Going off on the don’t pollute our pretty lake thing I said before, I wanted to mention: I didn’t really get what sustainability was until this week. I mean I knew what it meant. But I never really thoroughly got that it means to live in a way that you can sustain forever. So if a farmer has a wheat crop for years and years and then strips the land so it can’t be used form years and years and years, he’s not sustainable. It’s both simpler and more complex than I thought. I was thinking about how we use resources that will obviously eventually run out. What a bad decision. Especially since there are energy sources that won’t. Sure, economically it makes sense right now, but what about in a hundred years? Twenty years? So silly. If you live sustainably, when we run out of oil, you can laugh at all the people who don’t have running water or cars or preserved food. Laugh right in their ‘economical’ faces. HA.

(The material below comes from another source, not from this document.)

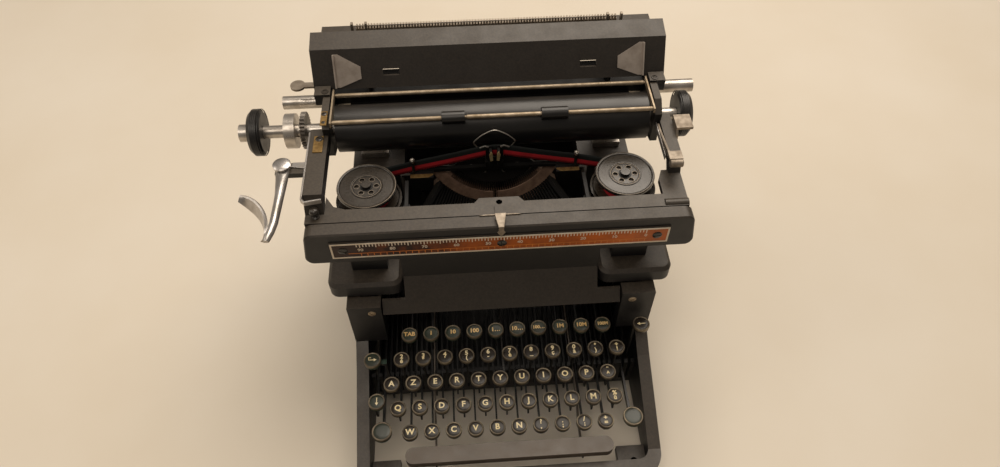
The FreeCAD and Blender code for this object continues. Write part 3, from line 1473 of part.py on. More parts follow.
def make_platen():
    roller = cylinder("X", S.platen_radius, -S.platen_half, S.platen_half,
                      S.platen_y, S.platen_z)
    hole = cylinder("X", S.shaft_radius, -S.platen_half - 1, S.platen_half + 1,
                    S.platen_y, S.platen_z)
    node(cut(roller, hole, "platen"), "platen")
    shaft = [
        cylinder("X", S.shaft_radius, -S.shaft_left, S.shaft_right, S.platen_y, S.platen_z),
        cylinder("X", 7.5, -S.shaft_left - 9.5, -S.shaft_left, S.platen_y, S.platen_z),
        cylinder("X", 15, -S.shaft_left + 30, -S.shaft_left + 39, S.platen_y, S.platen_z),
    ]
    node(fused(shaft, "platen_shaft"), "platen_shaft")
    knobs = new_body("platen_knobs")
    rim = S.knob_radius - S.knob_bevel
    for start, end in ((-S.shaft_left, -S.shaft_left + S.knob_thick),
                       (S.shaft_right - S.knob_thick, S.shaft_right)):
        profile = sketch_on(knobs, "XY")
        outline(profile, [
            (start, S.shaft_radius), (end, S.shaft_radius), (end, rim),
            (end - S.knob_bevel, S.knob_radius), (start + S.knob_bevel, S.knob_radius),
            (start, rim),
        ])
        turned(knobs, profile)
    put(knobs, 0, S.platen_y, S.platen_z)


def make_ratchet():
    """The toothed wheel that spaces the lines."""
    body = new_body("ratchet_wheel")
    disc = sketch_on(body, "YZ")
    circle(disc, 0, 0, S.ratchet_radius - 1.6)
    circle(disc, 0, 0, S.shaft_radius)
    pad(body, disc, 4)
    tooth = sketch_on(body, "YZ")
    radius = S.ratchet_radius
    outline(tooth, [(-1.6, radius - 2.2), (1.2, radius - 2.2), (0.9, radius), (0.4, radius)])
    one = pad(body, tooth, 4)
    ring = body.newObject("PartDesign::PolarPattern", "ratchet_teeth")
    ring.Originals = [one]
    ring.Axis = (origin_part(body, "X_Axis"), [""])
    ring.Angle = 360
    ring.Occurrences = RATCHET_TEETH
    body.Tip = ring
    put(body, -S.ratchet_x, S.platen_y, S.platen_z)


def make_bail():
    half = S.bail_half
    parts = [
        cylinder("X", S.bail_rod, -S.plate_inner - 4, S.plate_inner + 4, S.bail_y, S.bail_z),
        cylinder("X", S.bail_rod, -half, half, S.paper_rod_y, S.paper_rod_z),
    ]
    for start in (-half - 1.4, half):
        link = doc.addObject("Part::Box", "Link")
        dy = S.bail_y - S.paper_rod_y
        bind(link, Length=1.4, Width=dy + 5, Height=5)
        put(link, start, S.paper_rod_y - 2.5, S.paper_rod_z - 3)
        parts.append(link)
    node(fused(parts, "bail_frame"), "bail_frame")
    rollers = []
    for start, end in ((-43, -24), (40, 62)):
        ring = cylinder("X", S.bail_roller, start, end, S.paper_rod_y, S.paper_rod_z)
        hole = cylinder("X", S.bail_rod + S.running_gap, start - 1, end + 1,
                        S.paper_rod_y, S.paper_rod_z)
        rollers.append(cut(ring, hole, "roller"))
    node(fused(rollers, "bail_rollers"), "bail_rollers")


def make_paper_table():
    """A folded sheet that leans behind the platen."""
    body = new_body("paper_table")
    fold = sketch_on(body, "YZ")
    outline(fold, [
        (S.table_low_y, S.table_low_z), (S.table_fold_y, S.table_fold_z),
        (S.table_top_y, S.table_top_z), (S.table_top_y + 0.5, S.table_top_z - 1.4),
        (S.table_fold_y + 1, S.table_fold_z - 1.2), (S.table_low_y + 1.4, S.table_low_z - 0.6),
    ])
    pad(body, fold, 2 * S.table_half, both_ways=True)
    slots = sketch_on(body, "XZ")
    for side in (-1, 1):
        inner, outer = sorted((side * S.guide_slot_x,
                               side * (S.guide_slot_x + S.guide_slot_length)), key=float)
        rectangle(slots, inner, outer, S.table_low_z + 9, S.table_low_z + 14)
    pocket(body, slots)


def make_paper_guides():
    """Two side guides in front of the paper table."""
    slope = atan2_size(S.table_fold_z - S.table_low_z, S.table_fold_y - S.table_low_y)
    for name, side in (("paper_guide_left", -1), ("paper_guide_right", 1)):
        body = new_body(name)
        foot = 1.5
        tip = foot + S.guide_length
        out = side * S.guide_out
        edge = side * (S.guide_out - 4)
        inner = side * (S.guide_out - S.guide_width)
        face = sketch_on(body, "XY", 0.3)
        outline(face, [(out, foot), (out, tip), (edge, tip), (inner, tip - 11),
                       (inner, foot + 7), (edge, foot)])
        pad(body, face, 1.2)
        left, right = sorted((out, side * (S.guide_out - 1.2)), key=float)
        lip = sketch_on(body, "XY", 0.3)
        rectangle(lip, left, right, foot, tip)
        pad(body, lip, S.guide_lip)
        body.Placement = Placement(Vector(), Rotation(X_WAY, slope.value))
        bind(body, Placement__Rotation__Angle=slope)
        put(body, 0, S.table_low_y, S.table_low_z)


def atan2_size(rise, run):
    return Size(math.degrees(math.atan2(rise.value, run.value)),
                f"atan({rise.formula} / {run.formula})")


def make_rear_housing():
    body = new_body("rear_housing")
    face = sketch_on(body, "YZ")
    back = S.housing_front + S.housing_depth
    outline(face, [
        (S.housing_front, S.housing_low), (back, S.housing_low), (back, S.housing_top - 3),
        (back - 3, S.housing_top), (S.housing_front, S.housing_top),
    ])
    pad(body, face, 2 * S.housing_half, both_ways=True)


def make_tab_rack():
    """The notched tabulator rack and the rail that the margin stops slide on."""
    body = loose_body("notched_rack")
    bar = sketch_on(body, "YZ")
    rack_back = S.housing_front + 3
    rack_top = S.housing_top + 5
    rectangle(bar, S.housing_front, rack_back, S.housing_top, rack_top)
    pad(body, bar, TAB_TEETH * S.rack_pitch, both_ways=True)
    tooth = sketch_on(body, "XZ", -rack_back)
    first = -(TAB_TEETH - 1) / 2 * S.rack_pitch
    outline(tooth, [(first - 0.6, rack_top - 0.5), (first + 0.6, rack_top - 0.5),
                    (first + 0.6, rack_top + 3), (first - 0.6, rack_top + 3)])
    one = pad(body, tooth, rack_back - S.housing_front)
    in_line(body, [one], "X", S.rack_pitch, TAB_TEETH)
    parts = [body, box(-S.margin_rail_half, S.margin_rail_half, 150, 154, 256, 262)]
    for side in (-1, 1):
        inner, outer = sorted((side * S.margin_rail_half, side * (S.margin_rail_half - 3)),
                              key=float)
        parts.append(box(inner, outer, 150, S.housing_front, 254, 262))
    node(fused(parts, "tab_and_margin_rack"), "tab_and_margin_rack")


def make_margin_stops():
    for name, side in (("margin_stop_left", -1), ("margin_stop_right", 1)):
        inner, outer = sorted((side * 104, side * 118), key=float)
        gap = S.running_gap
        block = box(inner, outer, 147.5, 155.6, 253.6, 263.6)
        tabs = [box(x, x + 2, 148.5, 152, 263, 280) for x in (inner, outer - 2)]
        hole = box(inner - 1, outer + 1, 150 - gap, 154 + gap, 256 - gap, 262 + gap)
        node(cut(fused([block] + tabs, name), hole, name), name)


def make_return_lever():
    """The line space lever: a flat arm on its pivot with an upright curved paddle."""
    body = loose_body("lever_arm")
    x = -S.lever_pivot_x
    y = S.lever_pivot_y
    low = S.lever_low_z + S.paddle_high
    arm = sketch_on(body, "XY", low)
    outline(arm, [
        (x - 5.5, y + 5), (x - 4, y - 14), (x - 2.5, y - 31), (x - 3, y - 58), (x - 6, y - 74),
        (x - 1, y - 76), (x + 3, y - 61), (x + 4.5, y - 31), (x + 5.5, y - 14), (x + 5.5, y + 5),
    ])
    pad(body, arm, 3)
    hole = sketch_on(body, "XY", low)
    circle(hole, x, y, 3 + S.running_gap)
    pocket(body, hole)
    paddle = loose_body("lever_paddle")
    blade = sketch_on(paddle, "XY")
    sector(blade, S.paddle_radius - S.paddle_thick, S.paddle_radius, S.paddle_half_angle)
    pad(paddle, blade, S.paddle_high + 1)
    paddle.Placement = Placement(Vector(), Rotation(Z_WAY, S.paddle_turn.value))
    bind(paddle, Placement__Rotation__Angle=S.paddle_turn)
    put(paddle, x - S.paddle_left, y - S.paddle_ahead, S.lever_low_z)
    node(fused([body, paddle], "return_lever"), "return_lever")


def lever_bracket():
    """The bracket and headed pin that carry the return lever."""
    x = -S.lever_pivot_x
    y = S.lever_pivot_y
    low = S.lever_low_z + S.paddle_high
    return [
        box(x - 6, 1 - S.left_arm_out, y - 6, y + 6, low - 5, low),
        cylinder("Z", 3, low - 1, low + 4, x, y),
        cylinder("Z", S.lever_head, low + 3.1, low + 5, x, y),
    ]


def bored(body, plane_x, y, z):
    """The pin's hole in a small lever."""
    hole = sketch_on(body, "YZ", plane_x)
    circle(hole, y, z, S.small_pin + S.running_gap)
    pocket(body, hole)


def make_small_levers():
    """The carriage release, the paper release and the line space selector."""
    body = new_body("carriage_release")
    y = S.carriage_pin_y
    z = S.carriage_pin_z
    side = sketch_on(body, "YZ", S.right_arm_out)
    outline(side, [(y - 4, z - 4), (y + 4, z - 4), (y + 6, z + 5), (y + 12, z + 9),
                   (y + 12, z + 11.5), (y + 2, z + 11.5), (y - 3, z + 5)])
    pad(body, side, 2)
    thumb = sketch_on(body, "XY", z + 9)
    rectangle(thumb, S.right_arm_out, S.right_arm_out + 14, y - 1, y + 15)
    pad(body, thumb, 2.5)
    bored(body, S.right_arm_out, y, z)

    paper = new_body("paper_release")
    y = S.paper_pin_y
    z = S.paper_pin_z
    inside = S.plate_inner + 2.6
    side = sketch_on(paper, "YZ", inside)
    outline(side, [(y - 3.5, z - 3.5), (y + 3.5, z - 3.5), (y + 3.5, z + 3.5), (y - 6, z + 4),
                   (y - 34, z + 9), (y - 44, z + 9), (y - 44, z + 7), (y - 34, z + 5)])
    pad(paper, side, 1.6)
    finger = sketch_on(paper, "XY", z + 7)
    rectangle(finger, inside, inside + 11, y - 44, y - 35)
    pad(paper, finger, 2)
    bored(paper, inside, y, z)

    selector = new_body("line_space_selector")
    y = S.selector_pin_y
    z = S.selector_pin_z
    outside = -S.plate_inner - S.plate_thick
    side = sketch_on(selector, "YZ", outside)
    outline(side, [(y - 4, z - 3.5), (y + 4, z - 3.5), (y + 4, z + 10), (y + 9, z + 13.5),
                   (y + 3, z + 13.5), (y - 3, z + 10)])
    pad(selector, side, 1.6, backwards=True)
    finger = sketch_on(selector, "XY", z + 11.5)
    rectangle(finger, outside - 20, outside, y + 3, y + 9)
    pad(selector, finger, 2)
    disc = sketch_on(selector, "XY", z + 11.5)
    circle(disc, outside - 25, y + 6, S.thumb_radius)
    pad(selector, disc, 2)
    bored(selector, outside, y, z)


# ---------------------------------------------------------------- build and write
make_base_frame()
make_feet()
make_top_deck()
make_front_panel()
make_back_panel()
make_scale_bar()
make_scale_plate()
make_rear_rail()
make_lever_comb()
make_keyboard()
make_tab_keys()
make_space_bar()
make_special_keys()
make_segment()
make_type_bars()
make_type_rest()
make_type_links()
make_type_guide()
make_ribbon()
make_spools()
make_spool_cups()
make_carriage_ends()
make_carriage_front_bar()
make_front_roller()
make_carriage_rear_bar()
make_mainspring(make_escapement_wheel())
make_platen()
make_ratchet()
make_bail()
make_paper_table()
make_paper_guides()
make_rear_housing()
make_tab_rack()
make_margin_stops()
make_return_lever()
make_small_levers()

doc.recompute()
for item in doc.Objects:
    if "Invalid" in item.State or "Error" in item.State:
        raise RuntimeError(f"{item.Label} ({item.Name}) failed: {item.State}")
os.makedirs("parts", exist_ok=True)
for thing in NODES:
    shape = thing.Shape
    if shape.isNull() or not shape.isValid():
        raise RuntimeError(f"{thing.Label} has no valid shape")
    shape.exportStep(f"parts/{thing.Label}.step")
    box_now = shape.BoundBox
    print(f"{thing.Label:22s} {len(shape.Solids):3d} solids "
          f"X {box_now.XMin:7.1f} {box_now.XMax:7.1f} Y {box_now.YMin:7.1f} {box_now.YMax:7.1f} "
          f"Z {box_now.ZMin:6.1f} {box_now.ZMax:6.1f}")
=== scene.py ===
# %% [markdown]
# # A desk typewriter
# The solids of the machine come in as a fixed frame. This lesson dresses them: it gives cast
# iron its baked enamel, builds the small pieces that a solid model leaves plain, such as ringed
# keys with their letters, and lights the machine on a pale floor.
# Blender works in metres, with X to the right, Y to the back and Z up. Sizes below are written in
# millimetres and turned into metres once.

# %% Load the frame
import bmesh
import bpy
import math
from mathutils import Matrix, Vector


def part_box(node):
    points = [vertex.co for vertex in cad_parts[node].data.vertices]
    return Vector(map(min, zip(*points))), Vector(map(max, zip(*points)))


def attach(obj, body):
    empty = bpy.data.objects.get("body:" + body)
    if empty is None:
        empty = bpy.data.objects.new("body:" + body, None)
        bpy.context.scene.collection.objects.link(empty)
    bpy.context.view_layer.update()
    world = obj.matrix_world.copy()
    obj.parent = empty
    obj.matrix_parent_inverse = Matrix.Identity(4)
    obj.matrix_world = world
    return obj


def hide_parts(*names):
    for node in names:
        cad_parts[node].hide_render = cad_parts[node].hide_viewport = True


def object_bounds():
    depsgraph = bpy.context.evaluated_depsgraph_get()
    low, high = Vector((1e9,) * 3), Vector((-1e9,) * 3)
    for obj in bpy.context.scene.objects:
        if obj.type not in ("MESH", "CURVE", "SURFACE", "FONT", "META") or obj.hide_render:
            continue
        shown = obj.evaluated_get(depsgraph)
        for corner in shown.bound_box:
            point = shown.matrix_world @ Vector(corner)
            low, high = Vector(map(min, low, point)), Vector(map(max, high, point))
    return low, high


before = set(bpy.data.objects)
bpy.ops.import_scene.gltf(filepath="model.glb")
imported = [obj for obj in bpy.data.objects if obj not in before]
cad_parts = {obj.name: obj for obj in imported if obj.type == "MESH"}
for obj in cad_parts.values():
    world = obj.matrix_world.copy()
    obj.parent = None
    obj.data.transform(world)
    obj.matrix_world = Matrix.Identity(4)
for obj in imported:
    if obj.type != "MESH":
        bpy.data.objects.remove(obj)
cad_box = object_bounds()
mm = 0.001


def corners(node):
    """The lowest and highest corner of a solid, in millimetres."""
    return [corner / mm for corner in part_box(node)]


# %% [markdown]
# ## Colours and shader nodes
# A colour is given as an sRGB hex code, but shaders add up light, so each code is turned
# into linear values. A second helper adds a shader node with its settings and links, so that a
# material reads as a short list of what the finish is made of.

# %% Colour and node helpers
def linear(code):
    """A hex colour such as 8a8f94 as linear red, green, blue and alpha."""
    parts = [int(code[i:i + 2], 16) / 255 for i in (0, 2, 4)]
    return [c / 12.92 if c <= 0.04045 else ((c + 0.055) / 1.055) ** 2.4 for c in parts] + [1.0]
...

I really liked how you mentioned aesthetics playing a role in your choosing Richmond, particularly because I remember the almost universal answer given when people say why they came “I visited and it just grabbed me.” I think the lake plays a very important role in the culture of our campus and the kind of people we draw, and as we (hopefully) adopt better management practices this effect will only intensify. The lake occupies the role of ‘iconic centerpiece’ on our campus, and you pointed that out perfectly. People go there to reflect, hang out, and just generally do what college kids do. But we feel differently about it because we get to do it near a lake. Maybe thats why people try so hard not to think about how dirty it is; they would have to concede that one of the most special things on campus might not be perfect.
This essay has a great, engaging first paragraph. I also really like the reference to Powell and how you came back in the comments to tackle the issue of watershed boundaries forming a community again. Great passion too. Well done.